I can see a sliver of Youngs Bay as I write this on the AlphaSmart. It’s 80 degrees. A slight breeze blows. The gulls should be making their afternoon updraft appearance soon.
The house is freshly painted. The gutters emptied. The yard buttoned up. The deck stained. The garden bears its final bounty. I stand poised for rain. I want tuna season to arrive so I can buy fresh fish off an OTA boat.
A sand dollar occupies my mind, a mysterious sand dollar that appeared on my back deck. This sand dollar might hold the answer to many mysteries that keep mystifying me. It is strange to consider that a sand dollar, and a small one at that, could contain such power. But that is the life I am living.

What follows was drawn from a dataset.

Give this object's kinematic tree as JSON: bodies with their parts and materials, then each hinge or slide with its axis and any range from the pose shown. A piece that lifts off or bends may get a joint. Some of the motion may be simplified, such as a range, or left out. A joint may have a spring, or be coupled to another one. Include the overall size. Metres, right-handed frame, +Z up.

Honest, unscripted, face-to-face encounters keep moving me forward. They are the means of surmounting. I’ve got show my face and let people read it. It’s changed.
I have nearly finished reading Stendahl’s The Red and The Black, a 500-page French novel published in 1835. I read it 33 years ago in college and barely remember a word of it. It does contain one famous passage about how a novelist is like a mirror traveling through a given society and the novel written in this style is the true reflection of that society. This is a highly interesting metaphor for the novelist. In the book I am writing about my life, I must consider this mirror metaphor and perhaps embrace it as a method of recounting all the terrible and wonderful and utterly bizarre things that have happened to me during the past 16 months. Mirrors don’t opine. They mirror can only reflect. The looker into mirror can decide what they see. They are not told what to see. The writer doesn’t even provide hints or clues.
A friend gave me a copy of an extraordinary book about the ocean: West Coast Shells by Josiah Keep. It’s a 1935 edition (slightly revised) of book originally published in 1887. It contains over 200 exquisite black and white illustrations of shells. The book begins with this simple immortal sentence: “The ocean is a home.” More on this incredible book later. I urge everyone who loves the ocean to seek it out and read the stunningly casual yet beautiful and informed nature of the prose. No one can write like this anymore and that is a grave loss to arts and letters.
I must learn to fish for surf perch. It is time.